The centre of the image data is the centre of the bottom edge of the frame. To find the position of the top left corner of the frame (needed for rendering):
left = centre_x - (frame_width / 2) top = centre_y - frame_height
FRM header & data
|Offset||Size||Datatype||Possible values in Fallout 1/2 .FRM's||Description|
|0x0000||4 byte||unsigned||0x04||Version number of the FRM file format|
|0x0004||2 byte||unsigned||0x04||FPS - Frames per second rate of the animation|
|0x0006||2 byte||unsigned||0x01 → 0xFF (if the .FRM got 255 single frames which is highly unlikely)||Action frame - Frame of the animation on which actions occur (shot, open doors, etc.)|
|0x0008||2 byte||unsigned||0x01 → 0xFF||Number of frames per direction in this FRM file - This gives the number of frames for a particular orientation.

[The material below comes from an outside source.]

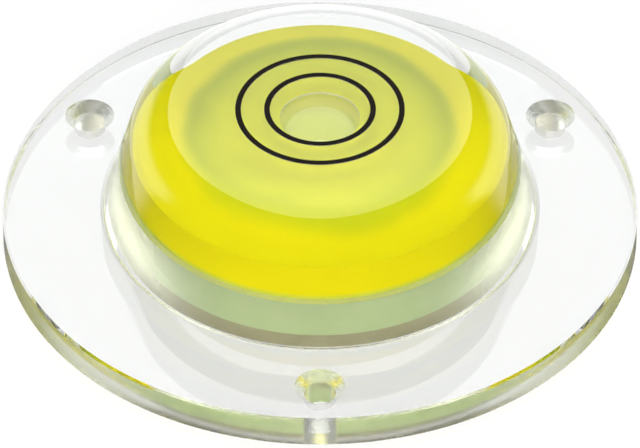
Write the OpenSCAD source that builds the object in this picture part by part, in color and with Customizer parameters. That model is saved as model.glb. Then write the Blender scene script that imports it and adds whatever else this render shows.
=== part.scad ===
// Bullseye level: a clear moulded body with a screw-down flange, a liquid chamber under a domed
// ceiling, a pressed-in base disc with sealant under it and two target rings let into the top face.
// Millimetres, +Z up. The origin is the middle of the flange's underside.
// The front mounting hole lies on -Y.

/* [Flange] */
// Diameter of the mounting flange
flange_d = 60; // [50:0.5:90]
// Width of the flange outside the dome's foot
flange_w = 9.5; // [8:0.1:14]
// Thickness of the mounting flange
flange_t = 3.3; // [2.5:0.1:5]
// Bevel round the top and bottom edges of the flange
flange_bevel = 0.2; // [0.1:0.05:0.5]

/* [Mounting holes] */
// Number of mounting holes
hole_count = 3; // [2:1:8]
// Distance from the flange's edge in to the holes' centres
hole_edge = 4.5; // [3:0.1:6]
// Bore of each mounting hole
hole_d = 2.9; // [2:0.1:3.6]
// Diameter of each countersink at the flange's top face
sink_d = 4.7; // [4.2:0.1:6]
// Depth of each countersink
sink_depth = 0.9; // [0.4:0.1:1.5]

/* [Dome] */
// Height of the dome above the flange
dome_h = 11.7; // [11:0.1:16]
// Lean of the dome's wall from upright, in degrees
wall_lean = 16.6; // [8:0.2:18]
// Radius of the dome's round shoulder
shoulder_r = 4.5; // [2:0.1:5]
// Radius of the fillet between dome and flange
foot_fillet_r = 0.4; // [0.2:0.1:0.8]
// Thickness of the dome's wall from its foot in to the chamber's side
wall_t = 5; // [3.5:0.1:9]

/* [Chamber] */
// Height of the chamber's upright side wall
chamber_wall_h = 3.7; // [2:0.1:4.5]
// Rise of the domed ceiling from its edge to its middle
ceiling_rise = 3.4; // [1:0.1:4.5]
// Thickness of clear plastic over the middle of the ceiling
lens_t = 2.1; // [1.5:0.1:3]

/* [Bubble] */
// Diameter of the air bubble
bubble_d = 7.5; // [4:0.1:9]
// Depth of the air bubble
bubble_h = 1.8; // [1:0.1:2.5]

/* [Base disc] */
// Width of the ledge that the base disc is pressed up against
ledge_w = 0.8; // [0.4:0.1:1.5]
// Thickness of the base disc
disc_t = 3.6; // [2:0.1:4]

/* [Seal ring] */
// Width of the sealant ring under the base disc's edge
seal_w = 2.6; // [1:0.1:5]
// How far the sealant ring stays up inside the flange's underside
seal_recess = 0.4; // [0.2:0.1:0.8]
// Hollow of the sealant's inner edge, from its top to its foot
seal_hollow = 0.8; // [0.2:0.1:1]

/* [Filler plug] */
// Diameter of the filler hole and of the plug's shank
filler_d = 2.4; // [1.5:0.1:4]
// Diameter of the plug's head
plug_head_d = 4.4; // [4.2:0.1:7]
// Thickness of the plug's head
plug_head_t = 1; // [0.5:0.1:2]

/* [Target rings] */
// Outside diameter of the outer target ring
outer_ring_d = 15.8; // [13:0.1:22]
// Outside diameter of the inner target ring
inner_ring_d = 10.4; // [8:0.1:11.5]
// Width of each ring's line
ring_line_w = 0.48; // [0.3:0.02:0.8]
// Depth of each ring's groove in the top face
ring_groove_depth = 0.15; // [0.1:0.05:0.3]

/* [Hidden] */
$fn = 96;

// Overlap that cutting tools reach past the faces they cut
cut = 1;

flange_r = flange_d/2;
hole_circle_r = flange_r - hole_edge;
dome_foot_r = flange_r - flange_w;
total_h = flange_t + dome_h;

// Where the wall's line and the flat top touch the round shoulder
shoulder_z = total_h - shoulder_r;
wall_slope = tan(wall_lean);
shoulder_x = dome_foot_r - (shoulder_z - flange_t)*wall_slope - shoulder_r/cos(wall_lean);
touch_x = shoulder_x + shoulder_r*cos(wall_lean);
touch_z = shoulder_z + shoulder_r*sin(wall_lean);

// Where the fillet at the dome's foot touches the wall and the flange
fillet_z = flange_t + foot_fillet_r;
fillet_x = dome_foot_r - foot_fillet_r*wall_slope + foot_fillet_r/cos(wall_lean);
fillet_touch_x = fillet_x - foot_fillet_r*cos(wall_lean);
fillet_touch_z = fillet_z - foot_fillet_r*sin(wall_lean);

chamber_r = dome_foot_r - wall_t;
ceiling_z = total_h - lens_t;
ceiling_edge_z = ceiling_z - ceiling_rise;
chamber_floor_z = ceiling_edge_z - chamber_wall_h;
ceiling_r = (chamber_r*chamber_r + ceiling_rise*ceiling_rise)/(2*ceiling_rise);

disc_r = chamber_r + ledge_w;
disc_z = chamber_floor_z - disc_t;

bubble_r = bubble_d/2;
bubble_edge_r = bubble_h/2;
bubble_core_r = bubble_r - bubble_edge_r;
bubble_edge_z = ceiling_z - ceiling_r + sqrt(ceiling_r*ceiling_r - bubble_r*bubble_r) - bubble_edge_r;

ring_z = total_h - ring_groove_depth;

// Right half of the body's outline, from the axis out
module outline() {
    difference() {
        union() {
            polygon([
                [0, 0],
                [flange_r - flange_bevel, 0],
                [flange_r, flange_bevel],
                [flange_r, flange_t - flange_bevel],
                [flange_r - flange_bevel, flange_t],
                [fillet_x, flange_t],
                [fillet_touch_x, fillet_touch_z],
                [touch_x, touch_z],
                [shoulder_x, shoulder_z],
                [shoulder_x, total_h],
                [0, total_h],
            ]);
            translate([shoulder_x, shoulder_z])
                circle(r = shoulder_r);
        }
        translate([fillet_x, fillet_z])
            circle(r = foot_fillet_r);
    }
}

// Right half of the space that the liquid and the bubble share
module chamber_outline() {
    intersection() {
        translate([0, chamber_floor_z])
            square([chamber_r, ceiling_z - chamber_floor_z]);
        translate([0, ceiling_z - ceiling_r])
            circle(r = ceiling_r);
    }
}

// The space of the chamber, turned about the upright axis
module chamber() {
    rotate_extrude()
        chamber_outline();
}

// One through hole with its countersink, upright at the origin
module mounting_hole() {
    bore_r = hole_d/2;
    sink_r = sink_d/2;
    sink_slope = (sink_r - bore_r)/sink_depth;
    translate([0, 0, -cut])
        cylinder(r = bore_r, h = flange_t + 2*cut);
    translate([0, 0, flange_t - sink_depth])
        cylinder(r1 = bore_r, r2 = sink_r + cut*sink_slope, h = sink_depth + cut);
}

// All the mounting holes on their circle, the first at the front
module mounting_holes() {
    for (i = [0 : hole_count - 1])
        rotate([0, 0, -90 + i*360/hole_count])
            translate([hole_circle_r, 0, 0])
                mounting_hole();
}

// A flat ring on the top face, as deep as its groove, standing "extra" above it
module flat_ring(outside_d, extra) {
    translate([0, 0, ring_z])
        difference() {
            cylinder(r = outside_d/2, h = ring_groove_depth + extra);
            translate([0, 0, -cut])
                cylinder(r = outside_d/2 - ring_line_w, h = ring_groove_depth + extra + 2*cut);
        }
}

// Clear body: flange, dome and lens in one moulding
module body() {
    color([0.88, 0.94, 0.92, 0.35])
        difference() {
            rotate_extrude()
                outline();
            chamber();
            translate([0, 0, -cut])
                cylinder(r = disc_r, h = chamber_floor_z + cut);
            mounting_holes();
            flat_ring(outer_ring_d, cut);
            flat_ring(inner_ring_d, cut);
        }
}

// Disc that closes the chamber from below, with a stepped filler hole in its middle
module base_disc() {
    color([0.86, 0.90, 0.78])
        difference() {
            translate([0, 0, disc_z])
                cylinder(r = disc_r, h = disc_t);
            translate([0, 0, disc_z - cut])
                cylinder(r = filler_d/2, h = disc_t + 2*cut);
            translate([0, 0, disc_z - cut])
                cylinder(r = plug_head_d/2, h = plug_head_t + cut);
        }
}

// Ring of sealant in the bore under the base disc, its inner edge sloped
module seal_ring() {
    top_r = disc_r - seal_w;
    color([0.45, 0.42, 0.28])
        rotate_extrude()
            polygon([
                [top_r, disc_z],
                [top_r + seal_hollow, seal_recess],
                [disc_r, seal_recess],
                [disc_r, disc_z],
            ]);
}

// Plug that fills the filler hole, its head flush with the base disc's underside
module filler_plug() {
    color([0.80, 0.84, 0.72])
        translate([0, 0, disc_z])
            union() {
                cylinder(r = plug_head_d/2, h = plug_head_t);
                cylinder(r = filler_d/2, h = disc_t);
            }
}

// Liquid that fills the chamber, hollowed at the top by the air bubble
module liquid() {
    color([0.86, 0.90, 0.18, 0.8])
        difference() {
            chamber();
            translate([0, 0, bubble_edge_z])
                rotate_extrude()
                    translate([bubble_core_r, 0])
                        circle(r = bubble_edge_r);
            translate([0, 0, bubble_edge_z - bubble_edge_r])
                cylinder(r = bubble_core_r, h = ceiling_z - bubble_edge_z + bubble_edge_r + cut);
            translate([0, 0, bubble_edge_z])
                cylinder(r = bubble_r, h = ceiling_z - bubble_edge_z + cut);
        }
}

// Outer target ring, let into the top face
module target_ring_outer() {
    color([0.07, 0.06, 0.05])
        flat_ring(outer_ring_d, 0);
}

// Inner target ring, let into the top face
module target_ring_inner() {
    color([0.07, 0.06, 0.05])
        flat_ring(inner_ring_d, 0);
}

body();
base_disc();
seal_ring();
filler_plug();
liquid();
target_ring_outer();
target_ring_inner();
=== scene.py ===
# Bullseye level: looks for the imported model. Blender 4.5, metres, same frame as the CAD.
import math

import bmesh
import bpy
from mathutils import Matrix, Vector


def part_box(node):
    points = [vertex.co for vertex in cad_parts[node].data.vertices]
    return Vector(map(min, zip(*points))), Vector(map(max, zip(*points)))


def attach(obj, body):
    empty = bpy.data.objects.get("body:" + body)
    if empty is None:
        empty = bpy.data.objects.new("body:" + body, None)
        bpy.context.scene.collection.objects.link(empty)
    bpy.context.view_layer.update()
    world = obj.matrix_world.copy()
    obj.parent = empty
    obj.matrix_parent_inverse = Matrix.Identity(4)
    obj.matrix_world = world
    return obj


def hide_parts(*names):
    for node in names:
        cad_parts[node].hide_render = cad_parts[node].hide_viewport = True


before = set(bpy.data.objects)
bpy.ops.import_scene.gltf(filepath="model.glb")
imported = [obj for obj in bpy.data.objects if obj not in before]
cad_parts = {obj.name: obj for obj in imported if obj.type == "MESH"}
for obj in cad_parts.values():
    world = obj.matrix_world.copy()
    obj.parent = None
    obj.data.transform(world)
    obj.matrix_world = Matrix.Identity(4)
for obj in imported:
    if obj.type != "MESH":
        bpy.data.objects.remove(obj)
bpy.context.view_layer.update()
print("frame loaded:", sorted(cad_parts))

mm = 0.001
fullTurn = 2*math.pi


# Places that several pieces share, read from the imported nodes

bodyLow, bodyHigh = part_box("body")
discLow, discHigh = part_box("base_disc")
sealLow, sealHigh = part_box("seal_ring")
liquidLow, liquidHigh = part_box("liquid")


# Helpers for nodes

def newMaterial(name):
    mat = bpy.data.materials.new(name)
    mat.use_nodes = True
    mat.node_tree.nodes.clear()
    return mat, mat.node_tree


def addNode(tree, kind, inputs=None, **settings):
    node = tree.nodes.new(kind)
    for key, value in settings.items():
        setattr(node, key, value)
    for key, value in (inputs or {}).items():
        socket(node.inputs, key).default_value = value
    return node


def socket(sockets, key):  # a Mix node has a socket of the same name for each kind of value
    if isinstance(key, int):
        return sockets[key]
    return next(each for each in sockets if each.name == key and each.enabled)


def addColourMix(tree, inputs):
    return addNode(tree, "ShaderNodeMix", inputs, data_type="RGBA")


def addSmoothRange(tree, inputs):
    return addNode(tree, "ShaderNodeMapRange", inputs, interpolation_type="SMOOTHSTEP")


def addNoise(tree, scale, detail, roughness):
    return addNode(tree, "ShaderNodeTexNoise", {"Scale": scale, "Detail": detail, "Roughness": roughness})


def link(tree, source, output, target, entry):
    tree.links.new(socket(source.outputs, output), socket(target.inputs, entry))


def wearer(piece, mat):
    piece.data.materials.clear()
    piece.data.materials.append(mat)


# Helpers for turned pieces

def wire(bm, points):  # a run of edges through points given as (radius, height) in metres
    verts = [bm.verts.new((radius, 0, height)) for radius, height in points]
    for first, second in zip(verts, verts[1:]):
        bm.edges.new((first, second))
    return verts


def roundCorner(bm, vert, radius, segments):
    bmesh.ops.bevel(bm, geom=[vert], offset=radius, offset_type="OFFSET", segments=segments,
                    profile=0.5, affect="VERTICES", material=-1)


def arc(bm, start, centre, angle, steps):  # turns a new vertex about centre, towards the axis
    return arcFrom(bm, bm.verts.new(start), centre, angle, steps)


def arcFrom(bm, vert, centre, angle, steps, downward=False):
    before = set(bm.verts)
    signedAngle = angle if downward else -angle
    bmesh.ops.spin(bm, geom=[vert], cent=centre, axis=(0, 1, 0), angle=signedAngle, steps=steps)
    added = [v for v in bm.verts if v not in before]
    middle = Vector(centre)
    away = vert.co - middle
    added.sort(key=lambda v: (v.co - middle).angle(away))
    return [vert] + added


def turn(bm, steps):  # spins everything in bm about the upright axis
    bmesh.ops.spin(bm, geom=bm.verts[:] + bm.edges[:], cent=(0, 0, 0), axis=(0, 0, 1),
                   angle=fullTurn, steps=steps, use_merge=True)
    bmesh.ops.remove_doubles(bm, verts=bm.verts, dist=1e-7)
    bmesh.ops.recalc_face_normals(bm, faces=bm.faces)


def finishPiece(bm, name, node, sharpDegrees=30):
    mesh = bpy.data.meshes.new(name)
    bm.to_mesh(mesh)
    bm.free()
    for face in mesh.polygons:
        face.use_smooth = True
    mesh.set_sharp_from_angle(angle=math.radians(sharpDegrees))
    piece = bpy.data.objects.new(name, mesh)
    bpy.context.collection.objects.link(piece)
    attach(piece, "root")
    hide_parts(node)
    print(name, "made,", len(mesh.polygons), "faces")
    return piece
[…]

For a static image, this number will be 1. For an animation of say 10 frames, this value will be 10, even though it is likely that there will be a total of 60 frames stored (10 for each of the 6 orientations)|
|0x000A||2 byte||signed||Unknown||Required shift in the X direction, of frames with orientation 0 - This is the shift required so that the frames with orientation 0 are centred correctly. This shift is needed to correctly align objects when rendering, as the logical centre of the frame will not necessarily be the absolute centre of the frame (width/2, height/2). For example, the centre of a critter will be the position of its feet, while the centre of a tree will be its base. A positive value means shift the frame to the right of the screen when rendering|
|0x000C||2 byte||signed||Unknown||Required shift in the X direction, of frames with orientation 1|
|0x000E||2 * (6 - 2) byte||signed||Unknown||Required shift in the X direction, of frames with orientations [2-5]|
|0x0016||2 * 6 byte||signed||Unknown||Required shift in the Y direction, of frames with orientations [0-5] - A positive value means shift the frame to the bottom of the screen when rendering|
|0x0022||4 byte||unsigned||Unknown||Offset of first frame for direction 0 from beginning of frame area - Frame area start from offset 0x003E|
|0x0026||4 byte||unsigned||Unknown||Offset of first frame for direction 1 from beginning of frame area|
|0x002A||4 byte||unsigned||Unknown||Offset of first frame for direction 2 from beginning of frame area|
|0x002E||4 byte||unsigned||Unknown||Offset of first frame for direction 3 from beginning of frame area|
|0x0032||4 byte||unsigned||Unknown||Offset of first frame for direction 4 from beginning of frame area|
|0x0036||4 byte||unsigned||Unknown||Offset of first frame for direction 5 from beginning of frame area|
|0x003A||4 byte||unsigned||Unknown||Size of frame area - Could be used to allocating memory for frames|
|0x003E||2 byte||unsigned||Unknown||FRAME-0-WIDTH: Width of frame 0 - The width (in pixels) of the 0th frame in the orientation 0|
|0x0040||2 byte||unsigned||Unknown||FRAME-0-HEIGHT: Height of frame 0 - The height (in pixels) of the 0th frame in the orientation 0|
|0x0042||4 byte||unsigned||FRAME-0-WIDTH * FRAME-0-HEIGHT||FRAME-0-SIZE: Number of pixels for frame 0 - The total area, and hence number of bytes taken up by the 0th frame|
|0x0046||2 byte||signed||FRAME-0-WIDTH * FRAME-0-HEIGHT||Offset in X direction of frame 0 - The offset of this frame from the previous frame|
|0x0048||2 byte||signed||FRAME-0-WIDTH * FRAME-0-HEIGHT||Offset in Y direction of frame 0|
|0x004A||FRAME-0-SIZE byte||unsigned||0x00 → 0x3F(hex) / 63(dec)||colorIndex for frame 0 - Contains the colorIndex for the 0th frame. Each index is represented by one byte; there are 256 possible indexes and their RGB values can be found in the appropriate .pal file. Pixel data starts at the top left corner of the frame and increases left to right, then top to bottom|
|0x004A + (FRAME-0-SIZE)||flexible||unsigned||0x00 → 0xFF||Frame data for all the following frames - Frames are stored for all the rest of the frames of orientation 0, then moves on to orientation 1 up to 5 (if these orientations are stored in the file)|
Information about palette
Frame data comes in the form of byte color indexes to a 256-color palette. Hence a byte with the number 137 would correspond to color 137 in the palette.